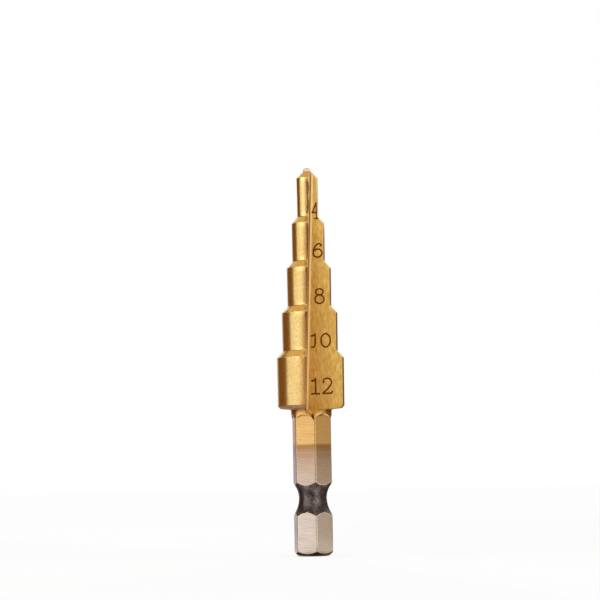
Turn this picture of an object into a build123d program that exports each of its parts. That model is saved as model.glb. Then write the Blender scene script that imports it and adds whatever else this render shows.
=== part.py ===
from build123d import *
import math
import os

# Step drill for sheet metal, ground from one bar of high-speed steel.
# All sizes are in millimetres and all angles in degrees.
# The origin is the centre of the flat end of the shank, +Z points to the tip,
# and one flat of the hexagon faces -Y. Clock angles turn from -Y towards +X.

# Hexagonal shank, ground on a round bar
hex_sides = 6
hex_across_flats = 6.35
bar_diameter = 7.2
shank_length = 25.95  # from the shank end to the underside of the stepped body
flat_end_gap = 1.3  # bar left round between a flat's arched end and the body
flat_end_radius = 3.0  # the arch that the grinding wheel leaves
flat_end_slope = 35.0  # how far the wall behind the arch leans back

# Shank end, chamfered on the lathe and rounded over
end_chamfer_width = 0.95
end_chamfer_height = 0.8
end_round = 0.45

# Power groove, which a quick-change chuck's ball drops into
groove_height = 10.2  # from the shank end to the narrowest place
groove_floor_diameter = 4.9
groove_rise_above = 2.7  # from the narrowest place up to the groove's edge
groove_rise_below = 3.2

# Stepped body: one radius for each step, the widest step at the bottom
step_radii = [6.0, 5.0, 4.0, 3.0, 2.0]
first_step_length = 8.95  # from the underside to the widest step's cutting rim
step_pitch = 8.0  # from one cutting rim to the next
shoulder_rise = 1.2  # height of the cutting cone between two steps
back_taper = 0.05  # each step is this much smaller in radius at its lower end
body_chamfer = 0.45
underside_drop = 0.2  # how far the underside cone falls towards the neck
neck_round = 0.3

# Pilot and point
pilot_length = 8.2  # from the last cutting rim to the start of the point
point_length = 1.85
point_half_angle = 47.0
centre_base_radius = 0.8  # stub left at the middle between the two flutes
centre_top_radius = 0.38
centre_shoulder_radius = 0.62
centre_shoulder_drop = 0.16

# Lands: the cutting edge stands proud and the heel falls away behind it
land_relief = 0.05
land_front_clock = 16.0  # the cutting edge, where the land has its full radius
land_split_clock = 51.0  # middle of the open flute, where the two lands part

# Straight V flutes, spaced evenly round the drill
flute_count = 2
face_clock = 9.0  # the wide flute face looks this far round from the hexagon's flat
face_offset = 0.70  # distance from the drill's axis to that face
rake_opening = 14.5  # the rake wall leans this far from square to the wide face
root_lean = 2.3  # the flute's root leans over, which gives the edges a little hook
root_crossing_rise = 26.95  # from the underside up to where the root crosses the face's middle
root_round = 0.55

# Flute's lower end: the root turns away in a toe, and a ledge closes the wide face
ledge_drop = 1.1  # from the underside down to the ledge at the wide face's middle
ledge_slope = 15.9
ledge_clearance = 0.05  # the ledge turns level just under the body
toe_rise = 0.7  # from the ledge up to where the root turns away
toe_along = 0.1  # where the turned root reaches the ledge
toe_radius = 0.7

# Run-out: the facet that carries each flute's rake side down onto the shank
runout_start_drop = 0.35  # from the underside down to the facet's mouth
runout_length = 2.2
runout_tip_along = 1.36
runout_tip_out = 2.99
runout_root_along = 0.26
runout_spread_left = -0.78
runout_spread_right = 1.90
runout_mouth_out = 5.0

# Sizes that follow
bar_radius = bar_diameter / 2
flat_distance = hex_across_flats / 2
flat_length = shank_length - flat_end_gap
body_radius = step_radii[0]
pilot_radius = step_radii[-1]
underside_height = shank_length - underside_drop
last_rim_height = shank_length + first_step_length + (len(step_radii) - 2) * step_pitch
point_start_height = last_rim_height + pilot_length
tip_height = point_start_height + point_length
cut_margin = 2.0


def clock_direction(angle):
    """Level direction at a clock angle, from -Y towards +X."""
    turn = math.radians(angle)
    return Vector(math.sin(turn), -math.cos(turn), 0)


def point_rise(outer_radius, inner_radius):
    """How far the point's cone rises between two radii."""
    return (outer_radius - inner_radius) / math.tan(math.radians(point_half_angle))


def groove_side(rise, direction):
    """Half of the groove's outline, from the floor up (+1) or down (-1) to the bar's surface."""
    floor = (groove_floor_diameter / 2, groove_height)
    depth = bar_radius - groove_floor_diameter / 2
    arc_radius = (rise**2 + depth**2) / (2 * depth)
    turn = math.degrees(math.asin(rise / arc_radius))
    return JernArc(floor, (0, direction), arc_radius, -direction * turn)


# Round bar with the chamfered end and the groove, from the shank end up into the body
bar_top = shank_length + body_chamfer
with BuildPart() as bar:
    with BuildSketch(Plane.XZ) as bar_profile:
        with BuildLine():
            lower_side = groove_side(groove_rise_below, -1)
            upper_side = groove_side(groove_rise_above, 1)
            end_radius = bar_radius - end_chamfer_width
            Polyline((0, 0), (end_radius, 0), (bar_radius, end_chamfer_height), lower_side @ 1)
            Polyline(upper_side @ 1, (bar_radius, bar_top), (0, bar_top), (0, 0))
        make_face()
        end_corner = bar_profile.vertices().sort_by_distance((end_radius, 0, 0))[0]
        fillet(end_corner, end_round)
    revolve(axis=Axis.Z)

# One flat of the hexagon, as the wheel cuts it: level along the shank, arched at its end
with BuildPart() as flat_cut:
    flat_plane = Plane(
        origin=clock_direction(0) * flat_distance, x_dir=(1, 0, 0), z_dir=clock_direction(0)
    )
    arch_height = flat_length - flat_end_radius
    with BuildSketch(flat_plane):
        with Locations((0, arch_height)):
            Circle(flat_end_radius)
        with Locations((0, (arch_height - cut_margin) / 2)):
            Rectangle(2 * flat_end_radius, arch_height + cut_margin)
    extrude(amount=bar_radius - flat_distance + cut_margin / 2, taper=-flat_end_slope)

# One land: the stepped outline turned about an axis a little off the drill's own
with BuildPart() as land:
    land_axis_point = clock_direction(land_front_clock + 90) * land_relief
    land_outline = [
        (0, underside_height),
        (bar_radius, underside_height),
        (body_radius - body_chamfer, shank_length),
        (body_radius - back_taper, shank_length + body_chamfer),
    ]
    for index, (radius, next_radius) in enumerate(zip(step_radii, step_radii[1:])):
        rim_height = shank_length + first_step_length + index * step_pitch
        land_outline.append((radius, rim_height))
        land_outline.append((next_radius - back_taper, rim_height + shoulder_rise))
    cone_top = point_start_height + point_rise(pilot_radius, centre_top_radius)
    land_outline.append((pilot_radius, point_start_height))
    land_outline.append((centre_top_radius, cone_top))
    land_outline.append((0, cone_top))
    with BuildSketch(Plane(origin=land_axis_point, x_dir=(1, 0, 0), z_dir=(0, -1, 0))):
        with BuildLine():
            Polyline(*land_outline, close=True)
        make_face()
    revolve(axis=Axis(land_axis_point, (0, 0, 1)))
    split(
        bisect_by=Plane(origin=(0, 0, 0), z_dir=clock_direction(land_split_clock - 90)),
        keep=Keep.TOP,
    )

# Stub at the very tip, where the flutes leave the middle uncut
with BuildPart() as centre_stub:
    stub_cone_top = point_start_height + point_rise(pilot_radius - land_relief, centre_base_radius)
    with BuildSketch(Plane.XZ):
        with BuildLine():
            Polyline(
                (0, point_start_height),
                (centre_base_radius, point_start_height),
                (centre_base_radius, stub_cone_top),
                (centre_shoulder_radius, tip_height - centre_shoulder_drop),
                (centre_top_radius, tip_height),
                (0, tip_height),
                close=True,
            )
        make_face()
    revolve(axis=Axis.Z)

# The wide face of one flute, with the places on it given along it, up it and out from it
face_normal = clock_direction(face_clock)
face_plane = Plane(
    origin=face_normal * face_offset, x_dir=clock_direction(face_clock + 90), z_dir=face_normal
)
ledge_height = shank_length - ledge_drop
ledge_steepness = math.tan(math.radians(ledge_slope))


def root_corner(height):
    """Where the leaning root lies on the wide face at a height."""
    rise = height - shank_length - root_crossing_rise
    return (rise * math.tan(math.radians(root_lean)), height)


def ledge_corner(along):
    """Where the sloping ledge lies at a place across the wide face."""
    return (along, ledge_height + along * ledge_steepness)


# One flute: the rake wall and the ledge stand up from the wide face
with BuildPart() as flute_cut:
    toe_start = root_corner(ledge_height + toe_rise)
    toe_end = ledge_corner(toe_along)
    level_height = underside_height - ledge_clearance
    flute_side = body_radius + cut_margin
    flute_top = tip_height + cut_margin
    with BuildSketch(face_plane) as flute_face:
        with BuildLine():
            Polyline(
                root_corner(flute_top),
                toe_start,
                toe_end,
                ledge_corner((level_height - ledge_height) / ledge_steepness),
                (flute_side, level_height),
                (flute_side, flute_top),
                close=True,
            )
        make_face()
        toe_corner = face_plane.from_local_coords(toe_start)
        fillet(flute_face.vertices().sort_by_distance(toe_corner)[0], toe_radius)
    extrude(amount=flute_side, dir=clock_direction(face_clock + rake_opening))
    level_faces = flute_cut.faces().filter_by(face_plane)
    wide_face = level_faces.sort_by(Axis(face_plane.origin, face_normal))[0]
    root_edges = wide_face.edges().filter_by(
        lambda edge: face_plane.to_local_coords(edge.center()).X < toe_along
    )
    fillet(root_edges, root_round)

# Facet under the rake side, a thin pyramid that points down at the shank
with BuildPart() as runout_cut:
    mouth_height = shank_length - runout_start_drop
    mouth_corners = [
        (runout_root_along, mouth_height, 0),
        (runout_spread_right, mouth_height, runout_mouth_out),
        (runout_spread_left, mouth_height, runout_mouth_out),
    ]
    mouth_points = [face_plane.from_local_coords(corner) for corner in mouth_corners]
    runout_tip = face_plane.from_local_coords(
        (runout_tip_along, mouth_height - runout_length, runout_tip_out)
    )
    with BuildSketch(Plane.XY.offset(mouth_height)) as runout_mouth:
        with BuildLine():
            Polyline(*[(point.X, point.Y) for point in mouth_points], close=True)
        make_face()
    loft([runout_mouth.sketch.face(), Vertex(*runout_tip)])

# The drill
with BuildPart() as step_drill:
    add(bar.part)
    with PolarLocations(0, hex_sides):
        add(flat_cut.part, mode=Mode.SUBTRACT)
    with PolarLocations(0, flute_count):
        add(land.part)
    add(centre_stub.part)
    with PolarLocations(0, flute_count):
        add(flute_cut.part, mode=Mode.SUBTRACT)
        add(runout_cut.part, mode=Mode.SUBTRACT)
    neck_edges = step_drill.edges().filter_by_position(
        Axis.Z, underside_height, underside_height + land_relief
    )
    fillet(neck_edges, neck_round)

os.makedirs("parts", exist_ok=True)
step_drill.part.label = "step_drill"
export_step(step_drill.part, "parts/step_drill.step")
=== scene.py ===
import math
import bmesh
import bpy
from mathutils import Matrix, Vector


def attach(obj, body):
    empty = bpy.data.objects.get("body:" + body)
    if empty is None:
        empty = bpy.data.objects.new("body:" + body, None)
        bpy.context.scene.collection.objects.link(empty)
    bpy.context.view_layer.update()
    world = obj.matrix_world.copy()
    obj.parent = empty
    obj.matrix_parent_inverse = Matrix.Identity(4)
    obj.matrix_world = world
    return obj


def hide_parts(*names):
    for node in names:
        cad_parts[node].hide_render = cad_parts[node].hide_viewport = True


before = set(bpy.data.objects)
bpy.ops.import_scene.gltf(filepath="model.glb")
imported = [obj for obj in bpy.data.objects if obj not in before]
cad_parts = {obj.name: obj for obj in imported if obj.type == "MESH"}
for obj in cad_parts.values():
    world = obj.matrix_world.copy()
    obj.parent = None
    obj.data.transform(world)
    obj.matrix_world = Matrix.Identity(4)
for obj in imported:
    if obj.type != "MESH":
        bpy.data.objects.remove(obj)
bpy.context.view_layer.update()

# Step drill: gold-coated stepped body, ground hexagonal shank, blackened quick-change groove.
# Metres, in the frame's own axes. Clock angles turn from -Y towards +X, as seen from the tip.

mm = 0.001
print("frame loaded")


def clockDirection(angle):
    turn = math.radians(angle)
    return Vector((math.sin(turn), -math.cos(turn), 0))


def pictureColour(red, green, blue):
    # an eight-bit picture colour as the linear colour that shaders take
    def straighten(value):
        value /= 255
        return value / 12.92 if value <= 0.04045 else ((value + 0.055) / 1.055) ** 2.4
    return (straighten(red), straighten(green), straighten(blue), 1)


def linkToScene(thing):
    bpy.context.scene.collection.objects.link(thing)
    return thing


# Materials. Each has its look in a dictionary, with colours as red, green and blue up to 255,
# grains as so many per millimetre along x, y and z, and a share as how much of a colour shows at most.
noiseSpan = (0.3, 0.7)  # nearly all of a noise lies between these
noiseDetail = {"soft": 2, "fine": 3, "finest": 4}
openSpan = (0.35, 0.9)  # how open a place is where the painted crevice shade is full and where it ends
creviceShadeRays = 8


def startMaterial(name):
    material = bpy.data.materials.new(name)
    material.use_nodes = True
    tree = material.node_tree
    return tree.nodes, tree.links, tree.nodes["Principled BSDF"]


def plugIn(links, socket, value):
    if isinstance(value, bpy.types.NodeSocket):
        links.new(value, socket)
    else:
        socket.default_value = value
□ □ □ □
■ Aim ■
Reproduce exactly, please, only the lines from the start of the data above to the line that contains "# and one flat", with both ends kept.

■ Correct answer ■
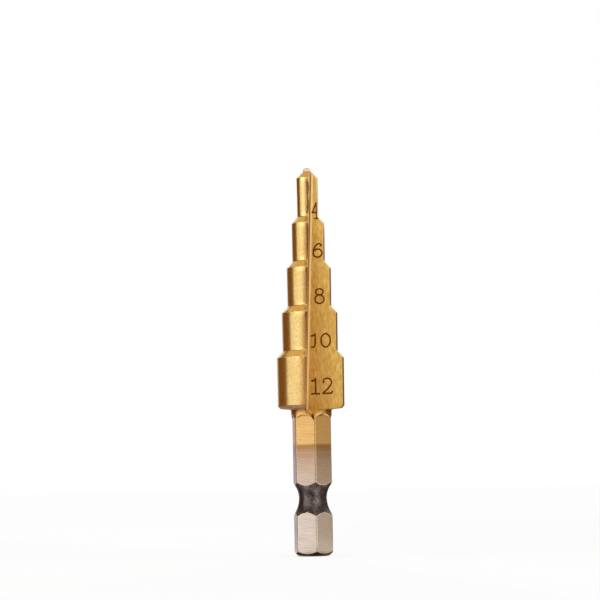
Turn this picture of an object into a build123d program that exports each of its parts. That model is saved as model.glb. Then write the Blender scene script that imports it and adds whatever else this render shows.
=== part.py ===
from build123d import *
import math
import os

# Step drill for sheet metal, ground from one bar of high-speed steel.
# All sizes are in millimetres and all angles in degrees.
# The origin is the centre of the flat end of the shank, +Z points to the tip,
# and one flat of the hexagon faces -Y. Clock angles turn from -Y towards +X.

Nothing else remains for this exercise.